Short problem => In the listing below, locate the lines bearing the word "shown". Copy every one of them.

## begin Material to process

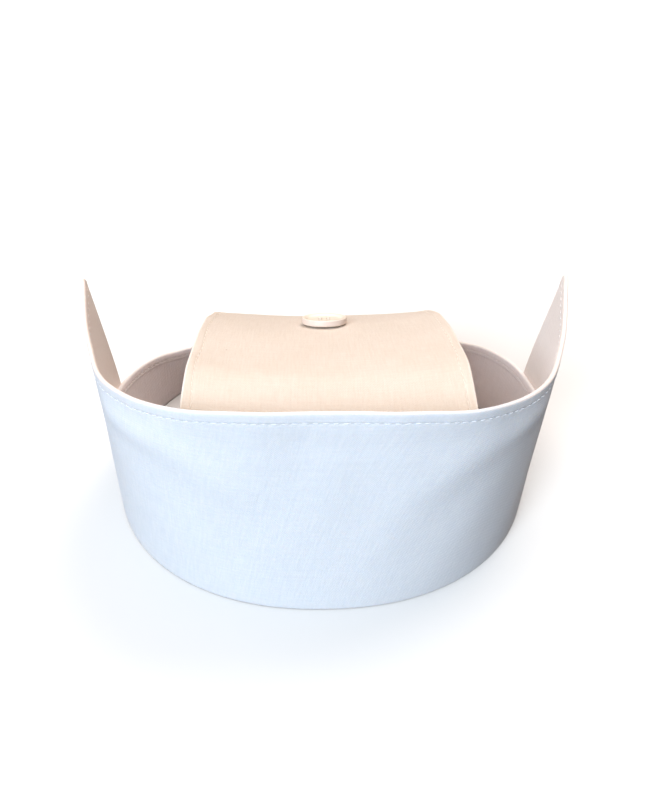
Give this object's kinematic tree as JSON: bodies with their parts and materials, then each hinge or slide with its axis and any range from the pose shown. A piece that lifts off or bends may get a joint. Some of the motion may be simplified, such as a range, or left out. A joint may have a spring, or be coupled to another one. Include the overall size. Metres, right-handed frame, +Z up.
{
  "type": "nurse cap",
  "caption": "Stiff white cloth nurse cap: closed head band with a low back, tall front cuff with upright wing ends, and a crown flap from front to back with a sewn-on button.",
  "frame": {"origin": "on the surface that the cap stands on, below the middle of the cap's box", "axes": "+Z up, -Y towards the front of the cuff, +X to the right seen from the front"},
  "size_m": [0.2078, 0.19, 0.0989],
  "materials": {
    "cotton_band": "stiffened plain-weave white cotton, matt, in warm shade inside the ring",
    "cotton_cuff": "stiffened plain-weave white cotton, matt, with a stitched hem",
    "cotton_flap": "stiffened plain-weave white cotton, matt, with stitched side edges",
    "button_plastic": "off-white moulded plastic with a soft sheen"
  },
  "bodies": {
    "root": {"band": "cotton_band", "cuff": "cotton_cuff", "crown_flap": "cotton_flap", "button": "button_plastic"}
  },
  "joints": []
}
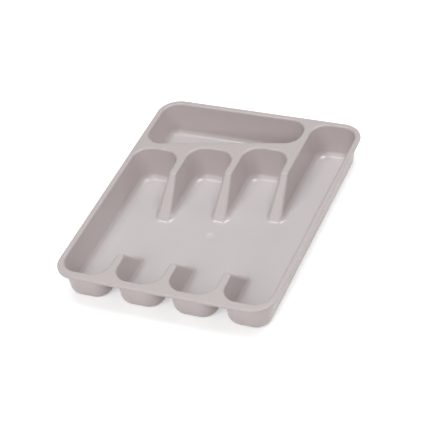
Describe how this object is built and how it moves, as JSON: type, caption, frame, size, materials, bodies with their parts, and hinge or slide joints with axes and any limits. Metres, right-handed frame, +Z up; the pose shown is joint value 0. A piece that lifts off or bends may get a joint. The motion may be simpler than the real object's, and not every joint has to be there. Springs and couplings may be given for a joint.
{
  "type": "cutlery tray",
  "caption": "Shallow one-piece drawer tray with side-by-side cutlery lanes, low dividers that ramp down to an open floor, and a wide compartment behind a slanted wall.",
  "frame": {"origin": "middle of the underside, on the plane the tray rests on", "axes": "+X to the right across the lanes, +Y along the lanes from the pocket end to the wide compartment, +Z up out of the tray"},
  "size_m": [0.26, 0.33, 0.0406],
  "materials": {
    "tray_plastic": "satin"
  },
  "bodies": {
    "root": {"tray": "tray_plastic"}
  },
  "joints": []
}
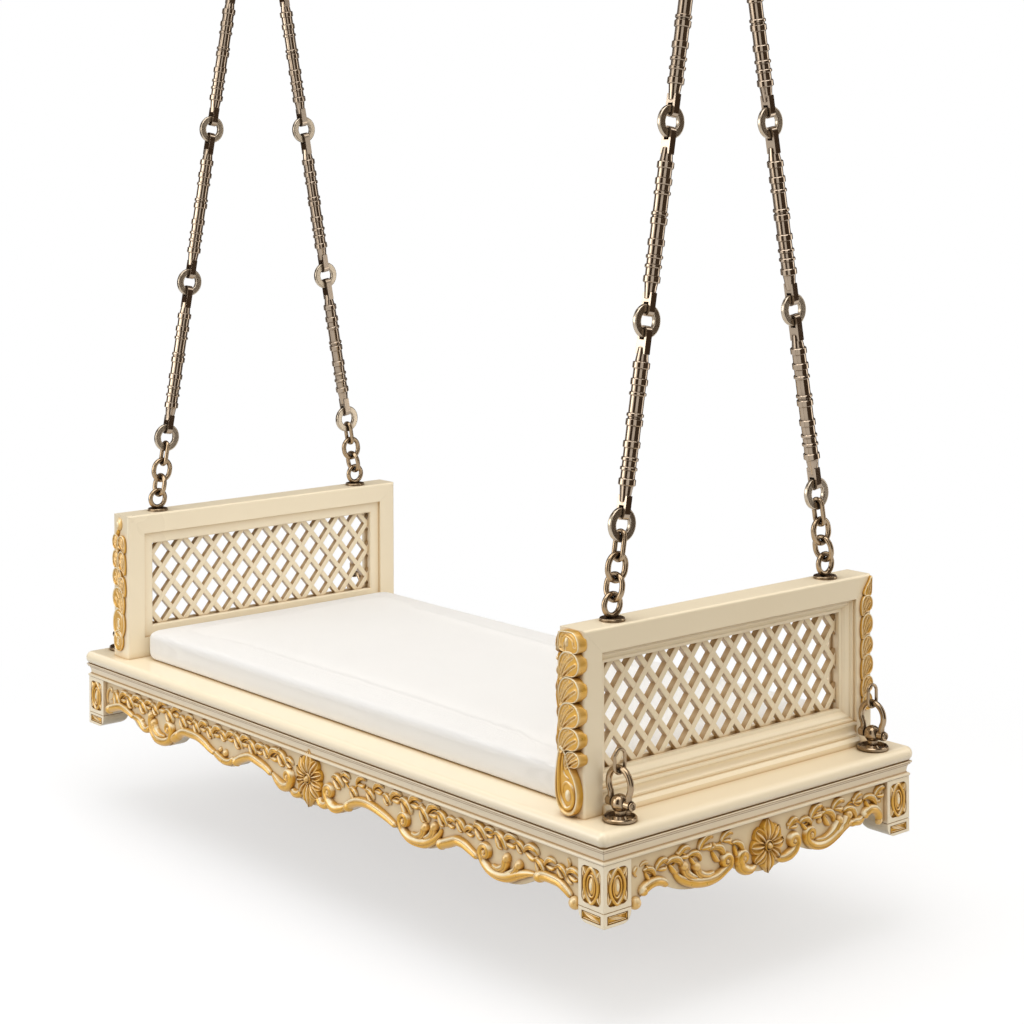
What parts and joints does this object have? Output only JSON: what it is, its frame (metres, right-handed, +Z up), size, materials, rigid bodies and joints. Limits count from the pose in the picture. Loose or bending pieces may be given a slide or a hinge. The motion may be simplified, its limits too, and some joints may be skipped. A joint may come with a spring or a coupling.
{
  "type": "jhoola swing",
  "caption": "Hanging platform seat with carved gilded aprons, a lattice frame at each end and a mattress, on chains of turned rods and flat rings from ceiling hooks.",
  "frame": {"origin": "on the ceiling plane, midway between the two ceiling brackets", "axes": "+X along the seat towards its right end, -Y towards the front, +Z up"},
  "size_m": [1.54, 0.716, 1.981],
  "materials": {
    "ivory_paint": "satin ivory paint",
    "apron_paint": "satin beige paint",
    "gilding": "antiqued gilding",
    "plain_wood": "bare wood",
    "mattress_cloth": "plain woven cotton",
    "antique_brass": "polished antique",
    "steel": "zinc plated"
  },
  "bodies": {
    "ceiling": {"ceiling_brackets": "antique_brass", "hinge_pins": "antique_brass", "pin_nuts": "steel"},
    "left_hook_body": {"left_hook": "antique_brass"},
    "right_hook_body": {"right_hook": "antique_brass"},
    "left_hanger": {"left_top_ring": "antique_brass", "left_chain_rods": "antique_brass", "left_chain_rings": "antique_brass", "left_chain_links": "antique_brass"},
    "right_hanger": {"right_top_ring": "antique_brass", "right_chain_rods": "antique_brass", "right_chain_rings": "antique_brass", "right_chain_links": "antique_brass"},
    "seat": {"deck_panel": "plain_wood", "nosing_front": "ivory_paint", "nosing_back": "ivory_paint", "nosing_ends": "ivory_paint", "cornice_front": "ivory_paint", "cornice_back": "ivory_paint", "cornice_ends": "ivory_paint", "apron_front": "apron_paint", "apron_back": "apron_paint", "apron_ends": "apron_paint", "corner_posts": "ivory_paint", "corner_medallions": "gilding", "cross_bearers": "plain_wood", "frame_bolts": "steel", "rosettes": "gilding", "edging_front": "gilding", "edging_back": "gilding", "edging_ends": "gilding", "shoe_mouldings": "ivory_paint", "mattress": "mattress_cloth", "eye_plates": "antique_brass", "anchor_studs": "antique_brass", "anchor_pins": "antique_brass", "left_front_stile": "ivory_paint", "left_back_stile": "ivory_paint", "left_top_rail": "ivory_paint", "left_bottom_rail": "ivory_paint", "left_inner_moulding": "ivory_paint", "left_jali": "ivory_paint", "left_front_carving": "gilding", "left_back_carving": "gilding", "right_front_stile": "ivory_paint", "right_back_stile": "ivory_paint", "right_top_rail": "ivory_paint", "right_bottom_rail": "ivory_paint", "right_inner_moulding": "ivory_paint", "right_jali": "ivory_paint", "right_front_carving": "gilding", "right_back_carving": "gilding"},
    "left_front_shackle_body": {"left_front_shackle": "antique_brass", "left_front_spare_link": "antique_brass"},
    "left_back_shackle_body": {"left_back_shackle": "antique_brass", "left_back_spare_link": "antique_brass"},
    "right_front_shackle_body": {"right_front_shackle": "antique_brass", "right_front_spare_link": "antique_brass"},
    "right_back_shackle_body": {"right_back_shackle": "antique_brass", "right_back_spare_link": "antique_brass"}
  },
  "joints": [
    {"name": "left_swing", "type": "hinge", "parent": "ceiling", "child": "left_hook_body", "pos_m": [-0.67, 0, -0.038], "axis": [1, 0, 0], "range_deg": [-25, 25]},
    {"name": "right_swing", "type": "hinge", "parent": "ceiling", "child": "right_hook_body", "pos_m": [0.67, 0, -0.038], "axis": [1, 0, 0], "range_deg": [-25, 25]},
    {"name": "left_sway", "type": "hinge", "parent": "left_hook_body", "child": "left_hanger", "pos_m": [-0.67, 0, -0.11785], "axis": [0, 1, 0], "range_deg": [-10, 10]},
    {"name": "right_sway", "type": "hinge", "parent": "right_hook_body", "child": "right_hanger", "pos_m": [0.67, 0, -0.11785], "axis": [0, 1, 0], "range_deg": [-10, 10]},
    {"name": "seat_level", "type": "hinge", "parent": "left_hanger", "child": "seat", "pos_m": [-0.67, 0, -1.51479], "axis": [0, 1, 0], "range_deg": [-10, 10]},
    {"name": "left_front_shackle_turn", "type": "hinge", "parent": "seat", "child": "left_front_shackle_body", "pos_m": [-0.7335, -0.29, -1.81204], "axis": [1, 0, 0], "range_deg": [-80, 80]},
    {"name": "left_back_shackle_turn", "type": "hinge", "parent": "seat", "child": "left_back_shackle_body", "pos_m": [-0.7335, 0.29, -1.81204], "axis": [1, 0, 0], "range_deg": [-10, 80]},
    {"name": "right_front_shackle_turn", "type": "hinge", "parent": "seat", "child": "right_front_shackle_body", "pos_m": [0.7335, -0.29, -1.81204], "axis": [1, 0, 0], "range_deg": [-80, 80]},
    {"name": "right_back_shackle_turn", "type": "hinge", "parent": "seat", "child": "right_back_shackle_body", "pos_m": [0.7335, 0.29, -1.81204], "axis": [1, 0, 0], "range_deg": [-10, 80]}
  ],
  "couplings": [
    {"joint": "right_swing", "follows": "left_swing", "ratio": 1},
    {"joint": "right_sway", "follows": "left_sway", "ratio": 1},
    {"joint": "seat_level", "follows": "left_sway", "ratio": -1}
  ]
}
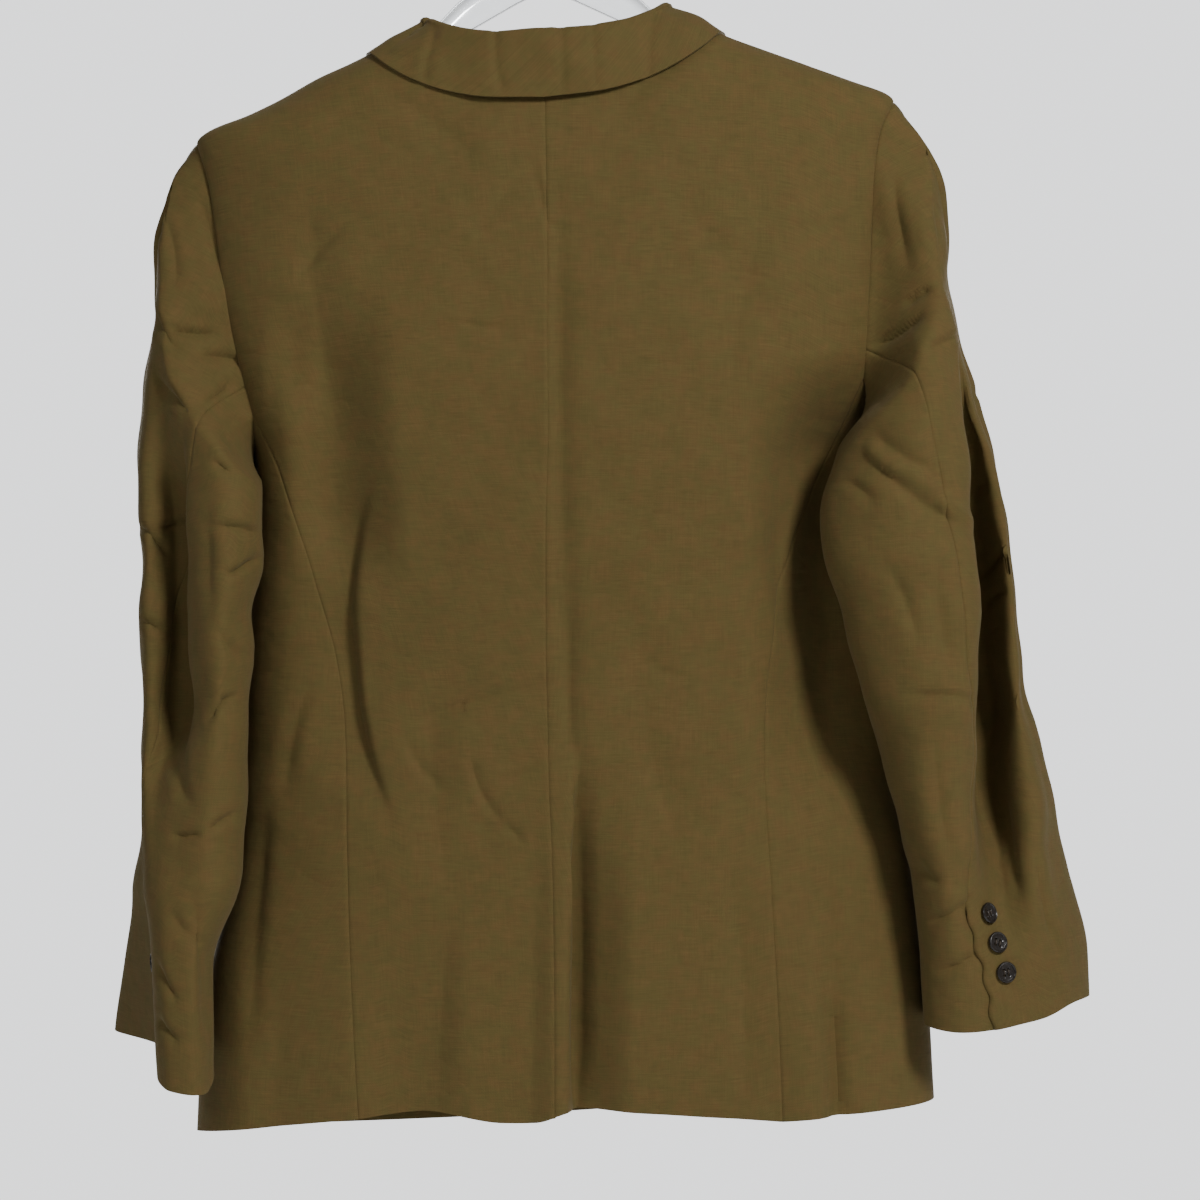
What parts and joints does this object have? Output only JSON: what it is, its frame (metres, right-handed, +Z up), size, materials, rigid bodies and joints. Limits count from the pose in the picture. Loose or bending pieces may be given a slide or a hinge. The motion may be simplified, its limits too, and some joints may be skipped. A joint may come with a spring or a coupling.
{
  "type": "blazer on a hanger",
  "caption": "Tailored single-breasted blazer with notched lapels, two-piece sleeves and buttoned cuffs, hung on a clear plastic hanger.",
  "frame": {"origin": "inside top of the hanger's hook, where it rests on a rod", "axes": "+Z up, the back of the blazer faces -Y, its fronts face +Y, and the wearer's right side is +X"},
  "size_m": [0.6415, 0.1698, 0.8689],
  "materials": {
    "cloth": "matte brown plain weave",
    "button": "gloss dark brown",
    "plastic": "clear",
    "steel": "polished wire"
  },
  "bodies": {
    "root": {"back_left": "cloth", "back_right": "cloth", "collar": "cloth", "cuff_button_left_1": "button", "cuff_button_left_2": "button", "cuff_button_left_3": "button", "cuff_button_right_1": "button", "cuff_button_right_2": "button", "cuff_button_right_3": "button", "front_button_1": "button", "front_button_2": "button", "front_left": "cloth", "front_right": "cloth", "hanger_body": "plastic", "hanger_hook": "steel", "lapel_left": "cloth", "lapel_right": "cloth", "side_left": "cloth", "side_right": "cloth", "sleeve_top_left": "cloth", "sleeve_top_right": "cloth", "sleeve_under_left": "cloth", "sleeve_under_right": "cloth"}
  },
  "joints": []
}
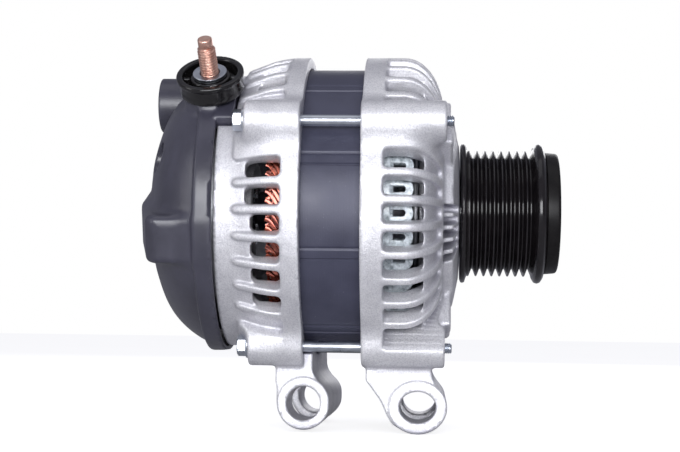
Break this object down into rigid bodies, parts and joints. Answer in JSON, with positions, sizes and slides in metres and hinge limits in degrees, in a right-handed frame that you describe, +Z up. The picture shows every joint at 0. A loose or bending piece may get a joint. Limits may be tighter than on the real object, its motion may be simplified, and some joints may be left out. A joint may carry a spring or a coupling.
{
  "type": "car alternator",
  "caption": "Car alternator with cast brackets, bare stator ring, overrunning multi-rib pulley, black rear cover with a battery stud, and two mounting lugs.",
  "frame": {"origin": "on the shaft axis, at the centre of the pulley cap's front face", "axes": "+X along the shaft out of the pulley, +Z up with the mounting lugs below, +Y along the lug bores from their near faces to their far faces"},
  "size_m": [0.1835, 0.139, 0.1677],
  "materials": {
    "cast_aluminium": "fine as-cast grain, machined lug faces",
    "core_paint": "satin slate blue over stacked steel",
    "zinc_steel": "bluish zinc plate",
    "bearing_steel": "ground",
    "dark_steel": "dark forged steel",
    "sheet_steel": "pressed sheet",
    "copper_plate": "copper flash on steel",
    "winding_resin": "enamelled copper under thin resin",
    "cover_plastic": "satin moulded black",
    "gloss_plastic": "glossy black",
    "tan_plastic": "dark phenolic",
    "pulley_black": "glossy black coating on machined steel",
    "graphite": "pressed carbon"
  },
  "bodies": {
    "housing": {"front_bracket": "cast_aluminium", "rear_bracket": "cast_aluminium", "stator_core": "core_paint", "stator_winding": "winding_resin", "through_bolt_1": "zinc_steel", "through_bolt_2": "zinc_steel", "through_bolt_3": "zinc_steel", "through_bolt_4": "zinc_steel", "front_bearing_outer_race": "bearing_steel", "rear_bearing_outer_race": "bearing_steel", "bearing_retainer_plate": "sheet_steel", "retainer_screw_1": "zinc_steel", "retainer_screw_2": "zinc_steel", "retainer_screw_3": "zinc_steel", "retainer_screw_4": "zinc_steel", "rear_cover": "cover_plastic", "cover_stud_1": "zinc_steel", "cover_stud_2": "zinc_steel", "cover_stud_3": "zinc_steel", "cover_nut_1": "zinc_steel", "cover_nut_2": "zinc_steel", "cover_nut_3": "zinc_steel", "rectifier_negative_plate": "sheet_steel", "rectifier_positive_plate": "sheet_steel", "rectifier_terminal_block": "tan_plastic", "rectifier_diode_1": "dark_steel", "rectifier_diode_2": "dark_steel", "rectifier_diode_3": "dark_steel", "rectifier_diode_4": "dark_steel", "rectifier_diode_5": "dark_steel", "rectifier_diode_6": "dark_steel", "voltage_regulator": "dark_steel", "plug_socket": "cover_plastic", "brush_holder": "tan_plastic", "brush_spring_1": "bearing_steel", "brush_spring_2": "bearing_steel", "terminal_guard": "gloss_plastic", "terminal_washer": "zinc_steel", "terminal_stud": "copper_plate"},
    "rotor": {"rotor_shaft": "dark_steel", "pole_claw_front": "dark_steel", "pole_claw_rear": "dark_steel", "coil_bobbin": "tan_plastic", "field_coil": "winding_resin", "front_fan": "sheet_steel", "rear_fan": "sheet_steel", "slip_ring_sleeve": "tan_plastic", "slip_ring_1": "copper_plate", "slip_ring_2": "copper_plate", "front_bearing_inner_race": "bearing_steel", "rear_bearing_inner_race": "bearing_steel", "spacer_collar": "bearing_steel", "pulley_hub": "bearing_steel", "clutch_roller_cage": "bearing_steel"},
    "front_cage": {"front_bearing_balls": "bearing_steel"},
    "rear_cage": {"rear_bearing_balls": "bearing_steel"},
    "pulley": {"pulley_ring": "pulley_black", "pulley_cap": "gloss_plastic"},
    "brush_1": {"brush_1": "graphite"},
    "brush_2": {"brush_2": "graphite"}
  },
  "joints": [
    {"name": "rotor_spin", "type": "hinge", "parent": "housing", "child": "rotor", "pos_m": [-0.0982, 0, 0], "axis": [1, 0, 0], "continuous": true},
    {"name": "front_cage_spin", "type": "hinge", "parent": "housing", "child": "front_cage", "pos_m": [-0.0547, 0, 0], "axis": [1, 0, 0], "continuous": true},
    {"name": "rear_cage_spin", "type": "hinge", "parent": "housing", "child": "rear_cage", "pos_m": [-0.1412, 0, 0], "axis": [1, 0, 0], "continuous": true},
    {"name": "pulley_freewheel", "type": "hinge", "parent": "rotor", "child": "pulley", "pos_m": [-0.0252, 0, 0], "axis": [1, 0, 0], "continuous": true},
    {"name": "brush_1_slide", "type": "slide", "parent": "housing", "child": "brush_1", "axis": [0, -0.9563, -0.2924], "range_m": [0, 0.004], "stiffness_N_per_m": 400, "springref_m": -0.008, "deforming": ["brush_spring_1"]},
    {"name": "brush_2_slide", "type": "slide", "parent": "housing", "child": "brush_2", "axis": [0, -0.9563, -0.2924], "range_m": [0, 0.004], "stiffness_N_per_m": 400, "springref_m": -0.008, "deforming": ["brush_spring_2"]}
  ],
  "couplings": [
    {"joint": "front_cage_spin", "follows": "rotor_spin", "ratio": 0.413},
    {"joint": "rear_cage_spin", "follows": "rotor_spin", "ratio": 0.406}
  ]
}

## end Material to process

Exercise result =>
Give this object's kinematic tree as JSON: bodies with their parts and materials, then each hinge or slide with its axis and any range from the pose shown. A piece that lifts off or bends may get a joint. Some of the motion may be simplified, such as a range, or left out. A joint may have a spring, or be coupled to another one. Include the overall size. Metres, right-handed frame, +Z up.
Describe how this object is built and how it moves, as JSON: type, caption, frame, size, materials, bodies with their parts, and hinge or slide joints with axes and any limits. Metres, right-handed frame, +Z up; the pose shown is joint value 0. A piece that lifts off or bends may get a joint. The motion may be simpler than the real object's, and not every joint has to be there. Springs and couplings may be given for a joint.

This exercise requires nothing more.